America is running on the first. China has been executing the second since the 1990s.

The AN/TPY-2 radar that was destroyed in Jordan could see twice as far as its predecessors. It could track hypersonic missiles. It represented the absolute cutting edge of American military technology. And it was built with materials that America does not produce, cannot currently source, and has no near-term plan to replace — because the country that controls those materials has decided, methodically and deliberately, that American weapons manufacturers will not receive them.

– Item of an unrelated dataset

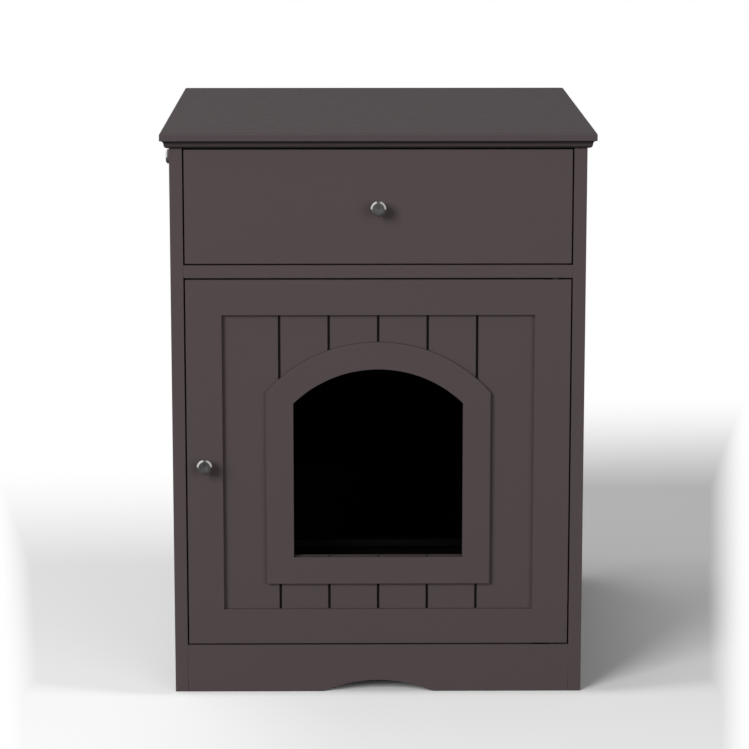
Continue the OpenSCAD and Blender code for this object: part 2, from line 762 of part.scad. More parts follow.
module drawer_back() color(beech) difference() {
    block(0, drawer_back_y - drawer_board_t, drawer_side_z, drawer_inner_w, drawer_board_t, drawer_side_h);
    bottom_space();
    at_back_screws() back_screw_bore();
}

module drawer_bottom() color(beech) block(0, inside_y - bottom_groove + slip, drawer_side_z + bottom_lift,
    drawer_inner_w + 2 * bottom_groove - 2 * slip,
    drawer_l - drawer_board_t + 2 * bottom_groove - 2 * slip, drawer_bottom_t);

module drawer_cam_bolts() color(steel) at_each(drawer_cams) cam_bolt();

module drawer_cam_discs() color(steel) at_each(drawer_cams) cam_disc(drawer_board_t);

module drawer_dowels() color(beech) at_each(drawer_dowel_places) dowel(small_dowel_d);

module drawer_back_screws() color(steel) at_back_screws() flat_screw(screw_d, screw_head_d, back_screw_l);

// ---------------------------------------------------------------- pivot hinges

// A hinge is drawn with its pivot at the origin, its gap from z = 0 up to the door, and the door above
module bottom_hinge() translate([pivot_x, front_mid_y, apron_h]) children();

module top_hinge() translate([pivot_x, front_mid_y, divider_z]) mirror([0, 0, 1]) children();

module both_hinges() {
    bottom_hinge() children();
    top_hinge() children();
}

module leaf_outline(play) translate([-leaf_l + leaf_end - play, -leaf_w / 2 - play])
    square([leaf_l + 2 * play, leaf_w + 2 * play]);

module leaf_screw_places() for (x = leaf_screws) translate([x, 0, 0]) children();

module leaf_screw_bores() leaf_screw_places() flat_screw_bore(leaf_screw_d, leaf_screw_head_d, leaf_screw_l);

// The cabinet's leaf lies under the gap, with its face at z = 0
module cabinet_leaf() difference() {
    translate([0, 0, -leaf_t]) linear_extrude(leaf_t) leaf_outline(0);
    translate([0, 0, -leaf_t - over]) cylinder(d = pivot_d + 2 * pin_fit, h = leaf_t + 2 * over);
    leaf_screw_bores();
}

// The bed of a leaf, with the holes for its screws and the pin's end
module leaf_bed() {
    translate([0, 0, -leaf_t]) linear_extrude(leaf_t + over) leaf_outline(slip);
    translate([0, 0, -leaf_t - pivot_reach - slip])
        cylinder(d = pivot_d + 2 * well_gap, h = leaf_t + pivot_reach + slip);
    leaf_screw_bores();
}

// The door's leaf faces the cabinet's across the gap
module door_side() translate([0, 0, front_gap]) mirror([0, 0, 1]) children();

module hinge_cabinet_leaves() color(brass) both_hinges() cabinet_leaf();

module hinge_door_leaves() color(brass) both_hinges() door_side() cabinet_leaf();

module hinge_pins() color(steel) both_hinges() translate([0, 0, -leaf_t - pivot_reach])
    cylinder(d = pivot_d, h = 2 * leaf_t + front_gap + 2 * pivot_reach);

module hinge_washers() color(black) both_hinges() difference() {
    cylinder(d = washer_d, h = front_gap);
    translate([0, 0, -over]) cylinder(d = pivot_d + 2 * pin_fit, h = front_gap + 2 * over);
}

module hinge_screws() leaf_screw_places() flat_screw(leaf_screw_d, leaf_screw_head_d, leaf_screw_l);

module hinge_cabinet_screws() color(brass) both_hinges() hinge_screws();

module hinge_door_screws() color(brass) both_hinges() door_side() hinge_screws();

// ---------------------------------------------------------------- magnetic catch

module at_catch_screws() for (side = [left, right])
    translate([catch_x + side * ear_screw_x, catch_y + catch_d / 2, divider_z - catch_ear_t])
        rotate([180, 0, 0]) children();

module magnet_space(play) block(catch_x, catch_y - play, divider_z - catch_h / 2 - magnet_h / 2 - play,
    magnet_w + 2 * play, magnet_d + 2 * play, magnet_h + 2 * play);

module catch_housing() color(black) difference() {
    union() {
        block(catch_x, catch_y, divider_z - catch_h, catch_w, catch_d, catch_h);
        block(catch_x, catch_y, divider_z - catch_ear_t, catch_flange_w, catch_d, catch_ear_t);
    }
    magnet_space(slip);
    at_catch_screws() screw_bore();
}

module catch_magnet() color(steel) magnet_space(0);

module catch_screws() color(steel) at_catch_screws() pan_screw();

module at_strike_screw() translate([catch_x, inside_y + strike_t, strike_z]) rotate([-90, 0, 0]) children();

module strike_bore() flat_screw_bore(leaf_screw_d, leaf_screw_head_d, leaf_screw_l);

module strike_plate() color(steel) difference() {
    block(catch_x, inside_y, strike_z - strike_h / 2, strike_w, strike_t, strike_h);
    at_strike_screw() strike_bore();
}

module strike_screw() color(steel) at_strike_screw()
    flat_screw(leaf_screw_d, leaf_screw_head_d, leaf_screw_l);

// ---------------------------------------------------------------- door

module panel_space() block(0, front_y + panel_recess, frame_in_z - rabbet_w, frame_in_w + 2 * rabbet_w,
    panel_t + over, frame_in_h + 2 * rabbet_w);

module at_door_dowels() both_sides() for (z = concat(
        [for (in = door_dowel_ins) door_z + in], [for (in = door_dowel_ins) door_top - in]))
    translate([-frame_in_w / 2, front_mid_y, z]) rotate([0, 90, 0]) children();

module door_dowel(play) translate([0, 0, -door_dowel_half - play])
    cylinder(d = small_dowel_d + 2 * play, h = 2 * (door_dowel_half + play));

module door_stile(side) color(paint) difference() {
    block(side * (door_w - stile_w) / 2, front_y, door_z, stile_w, board_t, door_h);
    panel_space();
    at_door_dowels() door_dowel(slip);
    if (side == right) both_hinges() door_side() leaf_bed();
    if (side == left) at_door_knob() knob_bore();
    if (side == left) at_strike_screw() strike_bore();
}

module door_stile_left() door_stile(left);

module door_stile_right() door_stile(right);

module door_rail(z) color(paint) difference() {
    block(0, front_y, z, frame_in_w, board_t, rail_h);
    panel_space();
    at_door_dowels() door_dowel(slip);
}

module door_rail_top() door_rail(door_top - rail_h);

module door_rail_bottom() door_rail(door_z);

module door_dowels() color(beech) at_door_dowels() door_dowel(0);

// The entrance's outline, grown outwards by a margin: straight sides and sill under one low arc
module entrance(grow) intersection() {
    translate([-entrance_w / 2 - grow, sill_z - grow])
        square([entrance_w + 2 * grow, arch_top - sill_z + 2 * grow]);
    union() {
        translate([0, arch_z]) circle(r = arch_r + grow);
        translate([-entrance_w / 2 - grow, sill_z - grow])
            square([entrance_w + 2 * grow, arch_z - sill_z + grow]);
    }
}

module door_panel() color(paint) difference() {
    block(0, front_y + panel_recess, frame_in_z - rabbet_w + slip, frame_in_w + 2 * (rabbet_w - slip),
        panel_t, frame_in_h + 2 * (rabbet_w - slip));
    for (i = [0:plank_grooves - 1])
        block((i - (plank_grooves - 1) / 2) * plank_pitch, front_y + panel_recess - over,
            frame_in_z - rabbet_w, groove_w, groove_depth + over, frame_in_h + 2 * rabbet_w);
    along_y(front_y, board_t + over) entrance(0);
}

module door_arch_surround() color(paint) along_y(front_y, panel_recess) difference() {
    entrance(surround_w);
    entrance(0);
}

// ---------------------------------------------------------------- litter pan

// The pan's outline at a height, shrunk by a margin
module pan_outline(shrink) offset(r = pan_corner_r - shrink, $fn = pan_fn)
    square([pan_w - 2 * (pan_rim_w + pan_corner_r), pan_d - 2 * (pan_rim_w + pan_corner_r)],
        center = true);

// A tapered block between two outlines
module pan_form(z0, shrink0, z1, shrink1) hull() {
    translate([0, 0, z0]) linear_extrude(pan_slice) pan_outline(shrink0);
    translate([0, 0, z1 - pan_slice]) linear_extrude(pan_slice) pan_outline(shrink1);
}

module litter_pan() color(pan_black) translate([0, pan_mid_y, apron_h]) difference() {
    union() {
        pan_form(0, pan_taper, pan_h, 0);
        translate([0, 0, pan_h - pan_lip_h]) linear_extrude(pan_lip_h) pan_outline(-pan_rim_w);
    }
    pan_form(pan_wall, pan_taper + pan_wall, pan_h + over, pan_wall);
    translate([0, 0, pan_h - pan_lip_h - over]) linear_extrude(pan_lip_h + over - pan_wall) difference() {
        pan_outline(pan_wall - pan_rim_w);
        pan_outline(0);
    }
}

top_board();
side_panel_left();
side_panel_right();
divider_shelf();
floor_board();
apron();
rear_rail();
back_panel();
back_panel_pins();
carcass_cam_bolts();
carcass_cam_discs();
carcass_dowels();
side_knob();
side_knob_screw();
cabinet_runner_left();
cabinet_runner_right();
cabinet_runner_screws();
front_roller_pins();
hinge_cabinet_leaves();
hinge_pins();
hinge_washers();
hinge_cabinet_screws();
catch_housing();
catch_magnet();
catch_screws();
drawer_front();
drawer_side_left();
drawer_side_right();
drawer_back();
drawer_bottom();
drawer_cam_bolts();
drawer_cam_discs();
drawer_dowels();
drawer_back_screws();
drawer_knob();
drawer_knob_screw();
drawer_runner_left();
drawer_runner_right();
drawer_runner_screws();
rear_roller_pins();
front_roller_left();
front_roller_right();
rear_roller_left();
rear_roller_right();
door_stile_left();
door_stile_right();
door_rail_top();
door_rail_bottom();
door_panel();
door_arch_surround();
door_dowels();
hinge_door_leaves();
hinge_door_screws();
strike_plate();
strike_screw();
door_knob();
door_knob_screw();
litter_pan();
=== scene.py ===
# Drawer litter box: the looks round the fixed frame. Metres, +Z up, the front faces -Y
import math
import bmesh
import bpy
import numpy as np
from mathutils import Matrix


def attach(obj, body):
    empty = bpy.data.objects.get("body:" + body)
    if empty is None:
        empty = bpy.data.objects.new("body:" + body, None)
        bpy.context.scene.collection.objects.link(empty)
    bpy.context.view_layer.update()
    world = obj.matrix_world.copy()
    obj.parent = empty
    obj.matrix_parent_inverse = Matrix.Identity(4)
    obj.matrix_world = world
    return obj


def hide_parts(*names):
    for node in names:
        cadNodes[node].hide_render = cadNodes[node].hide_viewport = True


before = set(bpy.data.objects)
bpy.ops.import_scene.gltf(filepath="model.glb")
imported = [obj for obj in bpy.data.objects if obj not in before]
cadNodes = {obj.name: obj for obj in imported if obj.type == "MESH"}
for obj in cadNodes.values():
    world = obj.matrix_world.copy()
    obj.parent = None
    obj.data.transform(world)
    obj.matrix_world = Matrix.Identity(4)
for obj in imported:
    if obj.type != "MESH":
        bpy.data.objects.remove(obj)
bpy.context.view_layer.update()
scene = bpy.context.scene
print("stage: frame loaded with", len(cadNodes), "parts")

mm = 0.001
frontY = -264.75          # outer face of the door, the drawer front and the cabinet's front edges
backY = 275.25
insideY = -249.75         # back face of the door and the drawer front

# meshes from grids of points


def ringFaces(rows, count, closeRows=False):
    # quads between neighbouring rows of a grid whose columns close on themselves
    last = rows if closeRows else rows - 1
    i, j = np.meshgrid(np.arange(last), np.arange(count), indexing="ij")
    k, up = (j + 1) % count, (i + 1) % rows
    quads = np.stack([i * count + j, i * count + k, up * count + k, up * count + j], -1)
    return quads.reshape(-1, 4)


def meshVolume(points, quads, caps):
    # six times the volume: the sum of a . (b x c) over triangle fans
    fans = [quads[:, [0, 1, 2]], quads[:, [0, 2, 3]]]
    for cap in caps:
        fans.append(np.stack([np.full(len(cap) - 2, cap[0]), cap[1:-1], cap[2:]], -1))
    a, b, c = points[np.concatenate(fans)].transpose(1, 0, 2)
    return float(np.einsum("ij,ij->", a, np.cross(b, c)))


def addMesh(name, points, faces, edge=None, sharp=35, groove=None):
    # points in metres; the masks, one value a point, are rubbed paint and painted shade;
    # edges turned by more than sharp degrees stay crisp
    mesh = bpy.data.meshes.new(name)
    mesh.from_pydata(points.tolist(), [], faces)
    mesh.polygons.foreach_set("use_smooth", np.ones(len(mesh.polygons), bool))
    mesh.set_sharp_from_angle(angle=math.radians(sharp))
    for label, values in (("edge", edge), ("groove", groove)):
        mask = mesh.attributes.new(label, "FLOAT", "POINT")
        if values is not None:
            mask.data.foreach_set("value", np.ascontiguousarray(values, np.float32).ravel())
    mesh.validate()
    piece = bpy.data.objects.new(name, mesh)
    scene.collection.objects.link(piece)
    return piece


def addShell(name, grid, edge=None, closeRows=False, sharp=35, groove=None):
    # grid is rows x columns x 3 in millimetres: each row is a closed ring, the ends are capped
    rows, count = grid.shape[:2]
    points = grid.reshape(-1, 3) * mm
    quads = ringFaces(rows, count, closeRows)
    ends = [] if closeRows else [np.arange(count)[::-1], np.arange(count) + (rows - 1) * count]
    turn = -1 if meshVolume(points, quads, ends) < 0 else 1
    faces = quads[:, ::turn].tolist() + [end[::turn].tolist() for end in ends]
    masks = [None if mask is None else np.broadcast_to(mask, (rows, count))
             for mask in (edge, groove)]
    return addMesh(name, points, faces, masks[0], sharp, masks[1])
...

A $20,000 drone destroyed a $500 million radar that cannot be rebuilt because a country 4,000 miles from the battlefield controls the minerals inside it. That is not a military problem. It is not a defence procurement problem. It is the structural failure of a nation that confused identity with capability and assumed the powerful air would always be there to breathe.

It will not!

I feel America breathe her last desperate gasps of the powerful air!

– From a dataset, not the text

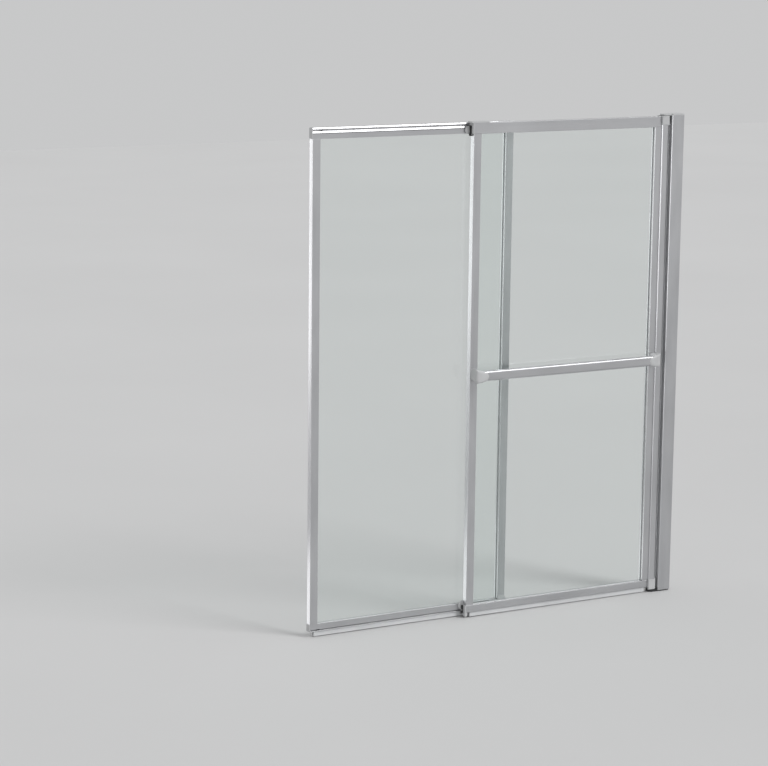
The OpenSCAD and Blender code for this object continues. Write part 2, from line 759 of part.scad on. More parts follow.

The research supports exactly that reading. Not a sudden collapse — desperate gasps:

Stripping THAAD from South Korea to plug holes in the Middle East — breathing from one lung to fill the other
$12 billion Project Vault announced February 2026, decades late — a deathbed investment in a stockpile that should have existed since the 90s
Pentagon taking equity stakes in mining companies — the world's most powerful military reduced to venture capitalism because it forgot to secure its own supply chain
10-15% domestic gallium by 2030 — four years from now, still 85% dependent on the country choking you
The 2027 NDAA deadline to eliminate Chinese rare earths from weapons — a law that everyone already knows cannot be met
Each one is a gasp. Each one is an admission that the air is running out. And the country supplying the oxygen isn't the enemy on the battlefield — it's the one sitting quietly in Ganzhou, Jiangxi, watching the radars burn and knowing every replacement has to come through them.

The powerful air was never guaranteed by assumed beneficent but vengeful deity or by a flag. It was guaranteed by industrial capacity, and America outsourced it.